Jan 032014
 

In my Offensive Rookie of the Year write up, I talked about how hard it is to compare players across positions, which led to a trio of wide receiver Keenan Allen, running back Eddie Lacy, and guard Larry Warford that was hard to choose from. The same is true on defense, but fortunately there’s one defensive rookie who I feel was by far the best, regardless of position. I say this with apologies to the two Carolina defensive tackles Star Lotulelei and Kawaan Short (who I talked about in the writeup for Dave Gettleman for Executive of the Year), Buffalo middle linebacker Kiko Alonso, and even injured Arizona safety Tyrann Mathieu.

New York Jets defensive end Sheldon Richardson was the only defensive rookie I even really considered as a Pro-Bowler (Mathieu I would have had he not gotten hurt) and I think he was one of the best defensive linemen in the game this year. The fact that he didn’t make the Pro-Bowl is a testament to the public’s obsession with sack numbers and their distastes for all things Jets (unless they’re hilarious).

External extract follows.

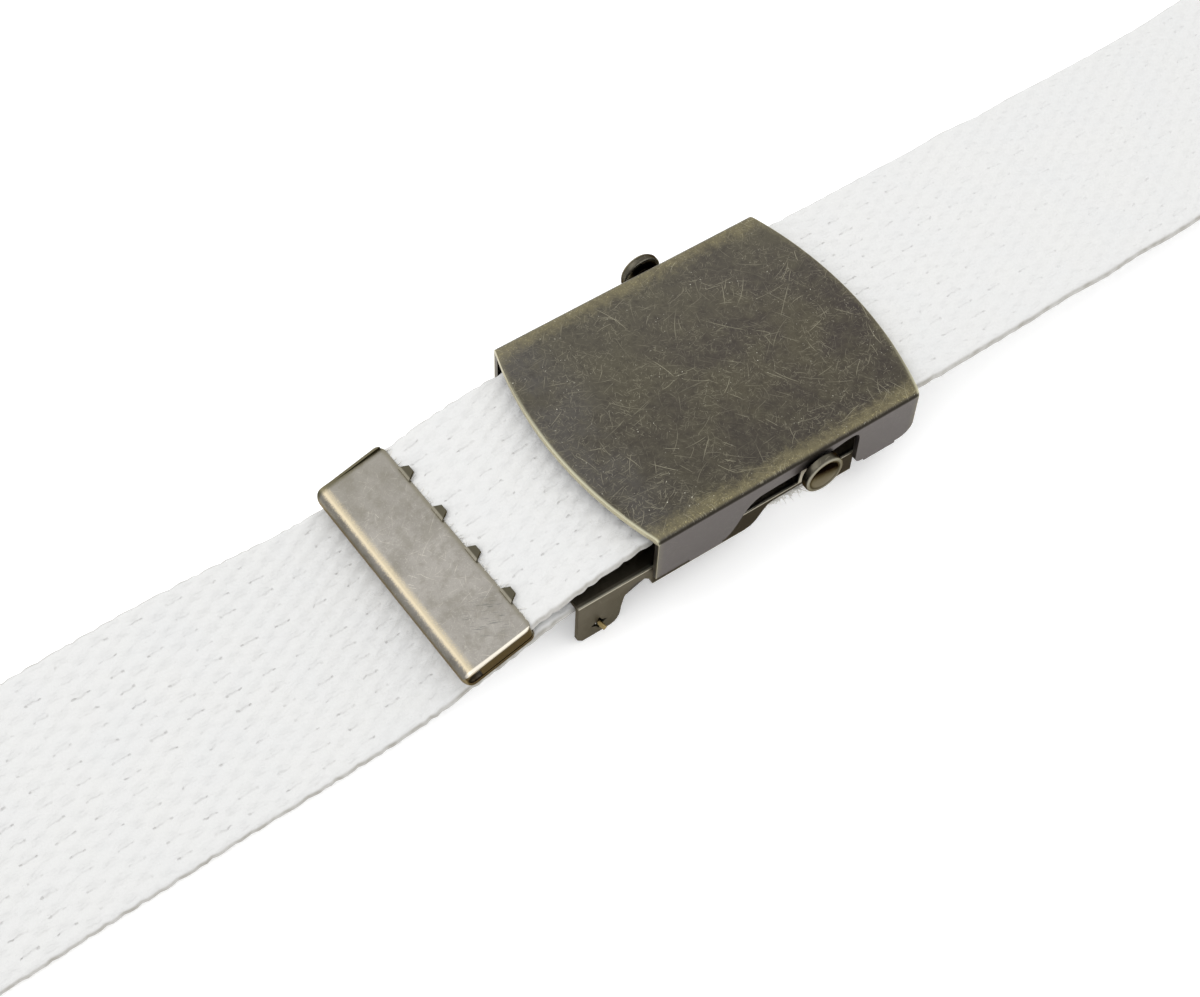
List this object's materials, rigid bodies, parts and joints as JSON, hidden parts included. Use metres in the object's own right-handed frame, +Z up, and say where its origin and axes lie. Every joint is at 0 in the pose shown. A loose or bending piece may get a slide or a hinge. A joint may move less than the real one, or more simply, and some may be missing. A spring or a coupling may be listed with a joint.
{
  "type": "canvas web belt",
  "caption": "Closed canvas web belt lying on a surface, with a sliding plate buckle, a toothed clamp and a folded metal tip on its free end.",
  "frame": {"origin": "centre of the bottom of the bounding box, on the surface the belt lies on", "axes": "+X along the buckle away from the metal tip, +Y from the buckle towards the back of the waist loop, +Z up from the surface"},
  "size_m": [0.5062, 0.2478, 0.0381],
  "materials": {
    "cotton": "woven",
    "cover_bronze": "worn antique bronze",
    "frame_bronze": "satin antique bronze",
    "bar_pewter": "satin",
    "jaw_metal": "satin",
    "pin_brass": "bare wire",
    "tip_metal": "worn satin"
  },
  "bodies": {
    "root": {"webbing_strap": "cotton", "buckle_cover": "cover_bronze", "inner_frame": "frame_bronze", "locking_bar": "bar_pewter", "clamp_jaw": "jaw_metal", "hinge_pin": "pin_brass", "strap_tip": "tip_metal"}
  },
  "joints": []
}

Richardson only had 4 sacks on the year but was a huge part of a dominant Jets’ 3 man defensive line that played a big role in the Jets finishing #1 in yards per carry allowed, allowing 3.4 yards per carry. No one else allowed fewer than 3.7 and there was more distance between #2 and #11 than there was in between #2 and #1. For that reason, I argued the Jets’ entire defensive line should have gotten to go to Hawaii. There might not be a single better unit on any other team except for maybe Seattle’s secondary.

Richardson’s 52 solo tackles were 2nd most at the 5-technique defensive end position behind all-everything JJ Watt and he also had 16 assisted tackles, which led the position, and missed just 4 tackles. As good as JJ Watt was, he missed 7 tackles. Richardson also had 41 “stops” which also came in 2nd at his positions, again behind Watt. Stops refer to a tackle within 4 yards of the original line of scrimmage on 1st down, 6 yards on 2nd down, and the full distance and 3rd and 4th down. 32 of those stops came on run plays, on 325 run snaps, a rate of 9.8% that was 7th among eligible 5-technique defensive ends. He also did a great job of tying up multiple blockers when asked. For his work against the run, he was Pro Football Focus’ 2nd ranked 5-technique against the run and 5th overall.

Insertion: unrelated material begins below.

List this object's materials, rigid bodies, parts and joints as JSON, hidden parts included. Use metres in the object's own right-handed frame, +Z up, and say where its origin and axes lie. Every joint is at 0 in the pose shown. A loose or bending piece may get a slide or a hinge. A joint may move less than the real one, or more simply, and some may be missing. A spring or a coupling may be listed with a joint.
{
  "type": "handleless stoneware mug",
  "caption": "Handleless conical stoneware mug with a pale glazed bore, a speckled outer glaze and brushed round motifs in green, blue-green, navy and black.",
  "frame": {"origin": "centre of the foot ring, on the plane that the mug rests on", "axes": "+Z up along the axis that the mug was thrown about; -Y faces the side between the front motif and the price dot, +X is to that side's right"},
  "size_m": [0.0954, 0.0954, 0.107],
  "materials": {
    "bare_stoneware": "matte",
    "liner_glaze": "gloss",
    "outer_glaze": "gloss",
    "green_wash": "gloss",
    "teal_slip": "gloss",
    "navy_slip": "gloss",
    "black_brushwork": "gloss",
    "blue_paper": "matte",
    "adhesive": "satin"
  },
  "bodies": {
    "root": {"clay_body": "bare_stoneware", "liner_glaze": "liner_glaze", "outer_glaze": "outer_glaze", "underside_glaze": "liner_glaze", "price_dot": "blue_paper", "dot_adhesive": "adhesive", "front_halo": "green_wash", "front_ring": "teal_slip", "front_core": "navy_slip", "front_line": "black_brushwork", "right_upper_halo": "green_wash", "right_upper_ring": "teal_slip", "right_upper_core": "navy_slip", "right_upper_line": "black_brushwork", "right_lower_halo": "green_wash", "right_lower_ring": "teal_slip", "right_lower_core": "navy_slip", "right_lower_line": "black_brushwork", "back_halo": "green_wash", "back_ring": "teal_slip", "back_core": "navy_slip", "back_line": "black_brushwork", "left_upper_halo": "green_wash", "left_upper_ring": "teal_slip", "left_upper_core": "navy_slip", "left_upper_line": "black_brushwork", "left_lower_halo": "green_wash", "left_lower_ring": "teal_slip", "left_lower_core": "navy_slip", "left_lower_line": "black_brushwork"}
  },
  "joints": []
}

He wasn’t nearly as impressive as a pass rusher, with those aforementioned 4 sacks. He also had 5 hits and 24 hurries, for a pass rush productivity number of 5.4, 29th at his position out of 45 eligible. That isn’t that bad and he only graded out slightly below average in this aspect on Pro Football Focus. Overall, his body of work at his position is significantly greater than any other defensive rookie, especially since rushing the passer wasn’t his primary job. For that reason, he deserves Defensive Rookie of the Year.